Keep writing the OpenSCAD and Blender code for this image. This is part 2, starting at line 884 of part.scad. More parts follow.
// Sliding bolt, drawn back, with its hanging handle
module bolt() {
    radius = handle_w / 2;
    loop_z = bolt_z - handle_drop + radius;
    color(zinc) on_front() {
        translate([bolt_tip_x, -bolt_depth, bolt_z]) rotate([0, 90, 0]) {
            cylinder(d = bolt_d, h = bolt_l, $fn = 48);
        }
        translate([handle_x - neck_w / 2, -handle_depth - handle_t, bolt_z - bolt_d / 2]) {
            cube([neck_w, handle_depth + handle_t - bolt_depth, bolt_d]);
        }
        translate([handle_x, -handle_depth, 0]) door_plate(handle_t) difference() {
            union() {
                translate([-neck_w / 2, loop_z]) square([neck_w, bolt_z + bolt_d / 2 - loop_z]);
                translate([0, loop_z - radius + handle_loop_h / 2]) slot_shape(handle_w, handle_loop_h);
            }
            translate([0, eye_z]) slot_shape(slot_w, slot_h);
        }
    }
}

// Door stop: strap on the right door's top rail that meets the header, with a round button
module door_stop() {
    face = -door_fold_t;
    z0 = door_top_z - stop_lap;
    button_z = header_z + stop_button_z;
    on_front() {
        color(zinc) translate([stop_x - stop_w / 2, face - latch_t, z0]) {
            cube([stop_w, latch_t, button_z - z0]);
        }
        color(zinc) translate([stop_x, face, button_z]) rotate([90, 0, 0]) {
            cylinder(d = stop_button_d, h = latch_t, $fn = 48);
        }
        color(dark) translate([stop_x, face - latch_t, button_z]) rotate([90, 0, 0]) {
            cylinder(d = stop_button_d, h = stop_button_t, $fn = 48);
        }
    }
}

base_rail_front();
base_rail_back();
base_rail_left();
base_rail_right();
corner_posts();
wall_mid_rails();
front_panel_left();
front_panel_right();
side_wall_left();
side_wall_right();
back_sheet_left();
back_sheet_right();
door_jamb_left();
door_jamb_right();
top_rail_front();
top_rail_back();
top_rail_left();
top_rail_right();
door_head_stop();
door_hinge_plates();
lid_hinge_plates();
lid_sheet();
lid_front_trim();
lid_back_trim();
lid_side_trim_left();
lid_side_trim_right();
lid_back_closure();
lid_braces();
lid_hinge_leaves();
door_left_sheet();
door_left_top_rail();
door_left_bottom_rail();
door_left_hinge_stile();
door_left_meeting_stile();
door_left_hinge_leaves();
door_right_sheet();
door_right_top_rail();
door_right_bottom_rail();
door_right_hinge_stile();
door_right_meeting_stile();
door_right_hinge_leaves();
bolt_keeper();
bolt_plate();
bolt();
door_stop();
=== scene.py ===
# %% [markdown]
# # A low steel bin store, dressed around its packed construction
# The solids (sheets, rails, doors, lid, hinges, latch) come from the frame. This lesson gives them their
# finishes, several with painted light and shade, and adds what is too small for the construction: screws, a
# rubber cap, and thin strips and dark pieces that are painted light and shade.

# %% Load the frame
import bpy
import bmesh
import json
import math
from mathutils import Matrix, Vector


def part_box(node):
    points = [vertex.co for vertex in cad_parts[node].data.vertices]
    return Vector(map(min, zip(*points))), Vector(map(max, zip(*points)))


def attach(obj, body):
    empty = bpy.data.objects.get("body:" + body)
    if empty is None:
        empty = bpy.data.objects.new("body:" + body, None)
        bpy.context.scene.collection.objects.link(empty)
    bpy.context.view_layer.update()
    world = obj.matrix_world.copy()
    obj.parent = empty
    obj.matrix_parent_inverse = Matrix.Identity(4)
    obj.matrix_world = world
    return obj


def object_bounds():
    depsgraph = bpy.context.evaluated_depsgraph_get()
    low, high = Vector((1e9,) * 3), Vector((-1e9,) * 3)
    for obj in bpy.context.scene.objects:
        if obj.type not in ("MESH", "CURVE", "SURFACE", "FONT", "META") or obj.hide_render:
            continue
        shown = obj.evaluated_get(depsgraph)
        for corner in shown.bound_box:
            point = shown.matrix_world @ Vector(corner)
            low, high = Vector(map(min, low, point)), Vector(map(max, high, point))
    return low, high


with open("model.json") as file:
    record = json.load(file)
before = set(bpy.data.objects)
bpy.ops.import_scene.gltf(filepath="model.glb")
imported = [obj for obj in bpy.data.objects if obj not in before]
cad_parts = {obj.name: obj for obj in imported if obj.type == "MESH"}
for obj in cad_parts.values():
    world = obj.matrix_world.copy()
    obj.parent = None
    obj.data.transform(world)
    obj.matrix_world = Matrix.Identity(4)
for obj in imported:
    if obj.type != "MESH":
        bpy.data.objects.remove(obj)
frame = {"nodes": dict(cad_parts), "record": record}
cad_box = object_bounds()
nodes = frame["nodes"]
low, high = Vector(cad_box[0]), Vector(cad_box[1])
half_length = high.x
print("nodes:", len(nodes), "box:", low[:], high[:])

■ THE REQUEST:
Type out the whole listing above again, exactly as it stands.

■ ANSWER TO THIS EXERCISE:
Keep writing the OpenSCAD and Blender code for this image. This is part 2, starting at line 884 of part.scad. More parts follow.
// Sliding bolt, drawn back, with its hanging handle
module bolt() {
    radius = handle_w / 2;
    loop_z = bolt_z - handle_drop + radius;
    color(zinc) on_front() {
        translate([bolt_tip_x, -bolt_depth, bolt_z]) rotate([0, 90, 0]) {
            cylinder(d = bolt_d, h = bolt_l, $fn = 48);
        }
        translate([handle_x - neck_w / 2, -handle_depth - handle_t, bolt_z - bolt_d / 2]) {
            cube([neck_w, handle_depth + handle_t - bolt_depth, bolt_d]);
        }
        translate([handle_x, -handle_depth, 0]) door_plate(handle_t) difference() {
            union() {
                translate([-neck_w / 2, loop_z]) square([neck_w, bolt_z + bolt_d / 2 - loop_z]);
                translate([0, loop_z - radius + handle_loop_h / 2]) slot_shape(handle_w, handle_loop_h);
            }
            translate([0, eye_z]) slot_shape(slot_w, slot_h);
        }
    }
}

// Door stop: strap on the right door's top rail that meets the header, with a round button
module door_stop() {
    face = -door_fold_t;
    z0 = door_top_z - stop_lap;
    button_z = header_z + stop_button_z;
    on_front() {
        color(zinc) translate([stop_x - stop_w / 2, face - latch_t, z0]) {
            cube([stop_w, latch_t, button_z - z0]);
        }
        color(zinc) translate([stop_x, face, button_z]) rotate([90, 0, 0]) {
            cylinder(d = stop_button_d, h = latch_t, $fn = 48);
        }
        color(dark) translate([stop_x, face - latch_t, button_z]) rotate([90, 0, 0]) {
            cylinder(d = stop_button_d, h = stop_button_t, $fn = 48);
        }
    }
}

base_rail_front();
base_rail_back();
base_rail_left();
base_rail_right();
corner_posts();
wall_mid_rails();
front_panel_left();
front_panel_right();
side_wall_left();
side_wall_right();
back_sheet_left();
back_sheet_right();
door_jamb_left();
door_jamb_right();
top_rail_front();
top_rail_back();
top_rail_left();
top_rail_right();
door_head_stop();
door_hinge_plates();
lid_hinge_plates();
lid_sheet();
lid_front_trim();
lid_back_trim();
lid_side_trim_left();
lid_side_trim_right();
lid_back_closure();
lid_braces();
lid_hinge_leaves();
door_left_sheet();
door_left_top_rail();
door_left_bottom_rail();
door_left_hinge_stile();
door_left_meeting_stile();
door_left_hinge_leaves();
door_right_sheet();
door_right_top_rail();
door_right_bottom_rail();
door_right_hinge_stile();
door_right_meeting_stile();
door_right_hinge_leaves();
bolt_keeper();
bolt_plate();
bolt();
door_stop();
=== scene.py ===
# %% [markdown]
# # A low steel bin store, dressed around its packed construction
# The solids (sheets, rails, doors, lid, hinges, latch) come from the frame. This lesson gives them their
# finishes, several with painted light and shade, and adds what is too small for the construction: screws, a
# rubber cap, and thin strips and dark pieces that are painted light and shade.

# %% Load the frame
import bpy
import bmesh
import json
import math
from mathutils import Matrix, Vector


def part_box(node):
    points = [vertex.co for vertex in cad_parts[node].data.vertices]
    return Vector(map(min, zip(*points))), Vector(map(max, zip(*points)))


def attach(obj, body):
    empty = bpy.data.objects.get("body:" + body)
    if empty is None:
        empty = bpy.data.objects.new("body:" + body, None)
        bpy.context.scene.collection.objects.link(empty)
    bpy.context.view_layer.update()
    world = obj.matrix_world.copy()
    obj.parent = empty
    obj.matrix_parent_inverse = Matrix.Identity(4)
    obj.matrix_world = world
    return obj


def object_bounds():
    depsgraph = bpy.context.evaluated_depsgraph_get()
    low, high = Vector((1e9,) * 3), Vector((-1e9,) * 3)
    for obj in bpy.context.scene.objects:
        if obj.type not in ("MESH", "CURVE", "SURFACE", "FONT", "META") or obj.hide_render:
            continue
        shown = obj.evaluated_get(depsgraph)
        for corner in shown.bound_box:
            point = shown.matrix_world @ Vector(corner)
            low, high = Vector(map(min, low, point)), Vector(map(max, high, point))
    return low, high


with open("model.json") as file:
    record = json.load(file)
before = set(bpy.data.objects)
bpy.ops.import_scene.gltf(filepath="model.glb")
imported = [obj for obj in bpy.data.objects if obj not in before]
cad_parts = {obj.name: obj for obj in imported if obj.type == "MESH"}
for obj in cad_parts.values():
    world = obj.matrix_world.copy()
    obj.parent = None
    obj.data.transform(world)
    obj.matrix_world = Matrix.Identity(4)
for obj in imported:
    if obj.type != "MESH":
        bpy.data.objects.remove(obj)
frame = {"nodes": dict(cad_parts), "record": record}
cad_box = object_bounds()
nodes = frame["nodes"]
low, high = Vector(cad_box[0]), Vector(cad_box[1])
half_length = high.x
print("nodes:", len(nodes), "box:", low[:], high[:])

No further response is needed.